How many floors? I don't like the sound of precast being supported on PT floor slab cantilevers. The metal panel and curtainwall systems could be supported full height from the ground (with sliding connections to allow for floor deflection) if this is a low-rise structure, but intervening precast unnecessarily complicates things for the facade engineer. Damn architects!
 
The building is 18 stories, and the lower floors are parking (open) and retail (all glass)so stacking is not an option.
 
I really don't think the architects are the culprit on this matter. Society once decided that to separate designers from the construction team was rational, necessary and convenient. This was not a fancy of the rulers, they disgusted both the direct relation with rough and rich builders and these themselves saw an opportunity of shedding off responsability many times for a dime.

When this idea of specialization comes to extremes in developed societies' environments sometimes produces extremes of ridiculous results. So it was perfectly possible in Germany till recent years at least (it may be true even now) that a mere draughtsman become an architect even without formal tuition (just a sign of his boss and pass an exam would do); compare this with the situation in Spain in the thirties when one to just enter the school it was customary to have passed two years of "Ciencias Exactas" (mathematics) because if not they rarely would be passing the entry exam.

These things permeate through space and time, and even now we have very variegate degree of training and understanding within what is called an architect all over the world, ranging from fellows with quite deep understanding of some particular matters of architecture and construction (of which structural is one) and true ability in it, and others whose ideas on the same range from vague to directly erroneous.
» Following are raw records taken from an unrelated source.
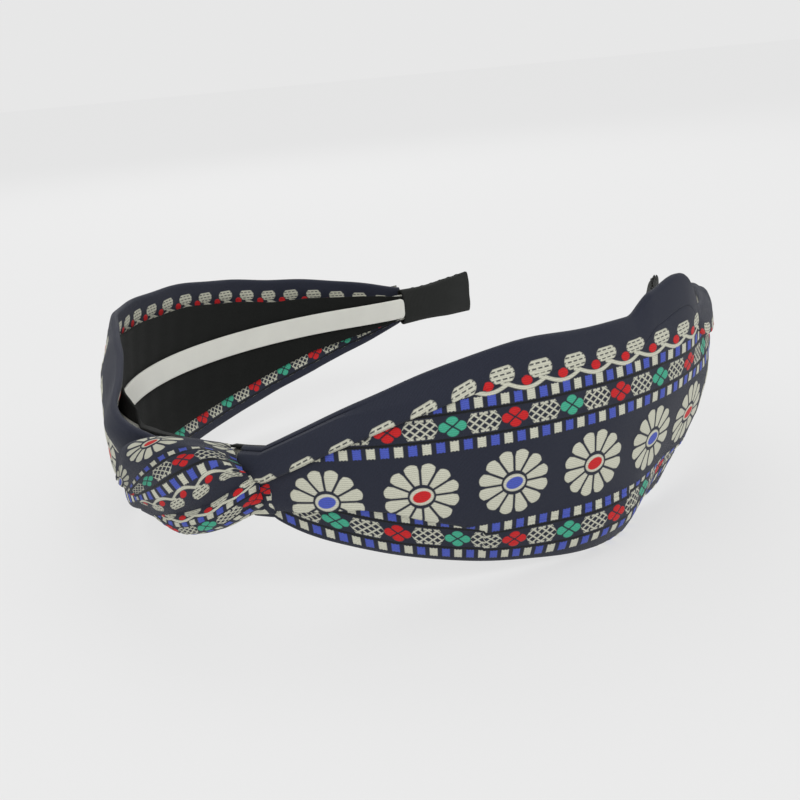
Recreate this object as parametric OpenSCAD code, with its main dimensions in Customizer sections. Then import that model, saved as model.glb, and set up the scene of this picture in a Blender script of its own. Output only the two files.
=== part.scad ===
// Knotted fabric headband: a thin springy hoop, a wide wing of woven ribbon on each side of
// it, and the two ribbons tied round each other over the crown.
// +X runs from the crown to the feet, +Y to the left arm, +Z is the axis of the hoop.
// The origin is under the middle of the band, on the surface that the wings stand on.

/* [Hoop] */
// Radius of the hoop over the crown
crown_r = 63.3; // [60:0.1:68]
// Radius of the hoop along the side of the head
side_r = 79; // [74:0.5:90]
// Angle that the side arc turns inwards
side_turn = 37.7; // [34:0.1:40]
// Radius of the outward flare before each foot
flare_r = 93; // [88:0.5:110]
// Angle that the flare turns back outwards
flare_turn = 24.8; // [24:0.1:28]
// Width of the springy strip, along the axis of the hoop
hoop_h = 7; // [6:0.1:7.4]
// Thickness of the springy strip
hoop_t = 1.5; // [1.2:0.05:1.5]
// Distance from the crown's centre to where an arm flexes
flex_s = 10; // [9:0.5:10.5]

/* [Wings] */
// Height of the upper edge over the hoop's plane, at its highest
top_max = 19.8; // [17:0.1:22]
// Distance along the hoop to where it stops rising
top_level = 62; // [56:1:80]
// Distance along the hoop to where it starts falling
top_peak = 97; // [82:1:100]
// Depth of the lower edge under the hoop's plane, at its lowest
bottom_max = 24.4; // [19:0.1:25]
// Distance along the hoop to that lowest place
bottom_peak = 82; // [68:1:90]
// Height of the upper edge where the wing leaves the knot
neck_top = 3.2; // [3:0.1:5]
// Depth of the lower edge where the wing leaves the knot
neck_bottom = 9; // [7:0.1:10]
// Height of the upper edge where the wing meets the foot
foot_top = 5.6; // [5:0.1:6.5]
// Depth of the lower edge where the wing meets the foot
foot_bottom = 4.6; // [4.4:0.1:6]
// Distance from the hoop's middle to the outer face of the fabric
face_n = 3; // [3:0.1:3.6]
// How strongly the wing is barrelled, as a share of its height
barrel = 0.4; // [0.2:0.01:0.5]
// Thickness of the woven fabric
fabric_t = 0.8; // [0.6:0.05:0.8]
// Width of the turned-in hems
hem_w = 7; // [5:0.5:9]

/* [Knot] */
// Width of the band that wraps over the knot
wrap_w = 14; // [11:0.5:14]
// Thickness of that band where it shows
wrap_t = 3; // [2:0.1:3]
// Thickness of its flat stretch under the hoop
back_t = 1.2; // [0.8:0.1:1.4]
// How far the wrap leans along the hoop, from its middle to its top
wrap_lean = 7; // [4:0.5:7]

/* [Trim] */
// Width of the grip strip
strip_w = 5.6; // [4:0.1:6.4]
// Thickness of the grip strip
strip_t = 0.8; // [0.5:0.1:0.9]
// Thickness of the lining
lining_t = 0.5; // [0.3:0.05:0.55]
// Width of the foot wrap where it begins
foot_w = 9.6; // [9.6:0.1:12]
// Width of the foot wrap at its end
foot_end_w = 11.6; // [11:0.1:14]
// Thickness of the foot wrap over the hoop
foot_t = 3.8; // [3.4:0.1:4]
// Number of stitches along each foot wrap
foot_stitches = 6; // [4:1:8]

/* [Hidden] */

navy = "#2d3241";
black = "#161816";
cream = "#cdcdb9";
milky = "#e4e2d8";

// The hoop's line is three tangent arcs. Each has a signed radius, a turn in degrees, and the
// heading, length and place at its start. The heading is measured from +Y.
crown_len = crown_r * PI / 2;
side_len = side_r * side_turn * PI / 180;
flare_len = flare_r * flare_turn * PI / 180;
arm_len = crown_len + side_len + flare_len;
function arc_end(at, r, h0, h1) =
    at + r * [cos(h0) - cos(h1), sin(h1) - sin(h0)];
side_at = arc_end([0, 0], crown_r, 0, 90);
side_end_h = 90 + side_turn;
flare_at = arc_end(side_at, side_r, 90, side_end_h);

function heading(s) =
    s < crown_len ? s / crown_r * 180 / PI
    : s < crown_len + side_len ? 90 + (s - crown_len) / side_r * 180 / PI
    : side_end_h - (s - crown_len - side_len) / flare_r * 180 / PI;
function line(s) =
    s < crown_len ? arc_end([0, 0], crown_r, 0, heading(s))
    : s < crown_len + side_len ? arc_end(side_at, side_r, 90, heading(s))
    : arc_end(flare_at, -flare_r, side_end_h, heading(s));
// The point at s along the hoop, n outwards from its middle, and z over its plane.
function at(s, n, z) = let (h = heading(s), p = line(s))
    [p[0] - n * cos(h), p[1] + n * sin(h), z];

// Where the pieces of an arm begin and end
wing_start = 16;
wing_end = 168;
strip_end = 167.5;
foot_start = 168.5;
foot_closed_s = arm_len + 0.2;
foot_tip_s = arm_len + 1.4;
socket_play = 0.05;

// The knot is laid round an ellipse that goes over and under the bundle.
knot_n = 2.5;
knot_z = -1.5;
knot_rn = 6;
knot_rz = 9.5;
knot_front = knot_n + knot_rn + wrap_t / 2;
strand_end = 13.5;
strand_tip = -2;

origin_x = (at(foot_tip_s, foot_t / 2, 0)[0] - knot_front) / 2;

// A closed solid through rings of points. A ring runs up one face and down the other, and its
// first and middle points are its two edges, so the end caps are ladders between the faces.
module skin(rings) {
    n = len(rings[0]);
    m = len(rings);
    sides = [for (i = [0:m - 2], j = [0:n - 1], half = [0, 1])
        let (k = (j + 1) % n, a = i * n, b = a + n)
        half == 0 ? [a + j, b + k, a + k] : [a + j, b + j, b + k]];
    rungs = [for (j = [0:n / 2 - 1])
        j == 0 ? [0, 1, n - 1] : j == n / 2 - 1 ? [j, j + 1, j + 2] : [j, j + 1, n - j - 1, n - j]];
    ladder = [for (r = rungs) each len(r) == 3 ? [r] : [[r[0], r[1], r[2]], [r[0], r[2], r[3]]]];
    last = (m - 1) * n;
    polyhedron([for (r = rings) each r], concat(sides, ladder,
        [for (f = ladder) [last + f[2], last + f[1], last + f[0]]]));
}

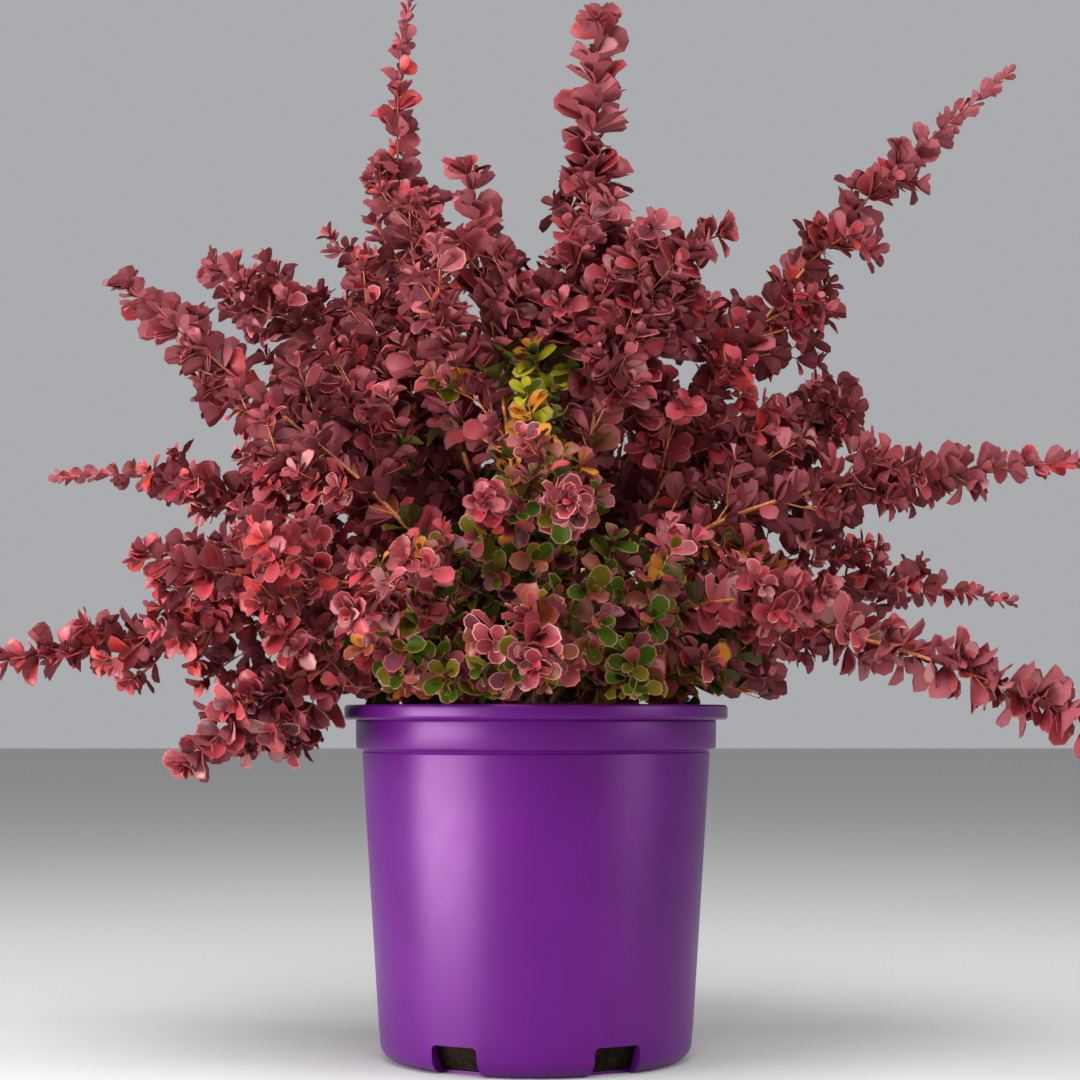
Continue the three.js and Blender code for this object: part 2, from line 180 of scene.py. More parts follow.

One can muse that the appearance of those entitled "technologists" once adaptively distributed all over the market to earn their bread is not going but to extend this kind of problems for the future.

Since this is what NASA would call a "system's" problem (i.e., the industry or fabrication team is not so well organized as to have resources placed in space and time in an efficient and organized way) we remain more or less obliged to rely in the activity and leadership of people that experience or cause to some degree the system's failure, either out of incompetence or lack of authority and integration of work that could make the things run smoothly.

So, whilst one can understand that awareness gets disgusted in the presence of imposed ignorance, since this is not a matter that typically one can solve (from the given attributions of authorities for the works) it uses to be more rewarding to face the difficulties one meets as challenges than as a cause of nervous breakdown; it may not be without reason that it is said that one should look the things in a "constructive" way, so a timelong acknowledgement that these organizative problems have been living with us already much time, and so instead of insisting on the feelings of self chastisement that the difficulties in course enact, it is better to deal with them as an occasion to exercise the powers of knowledge, logic and persuassion, and why not, of personal enlightment; and even when not able to reconduce the things to the terms of our opinion, see at least that there must be something out there that is causing the objectable issue come to a built state (which can be both a bad example of construction and a loved detail for the seller-owner-user).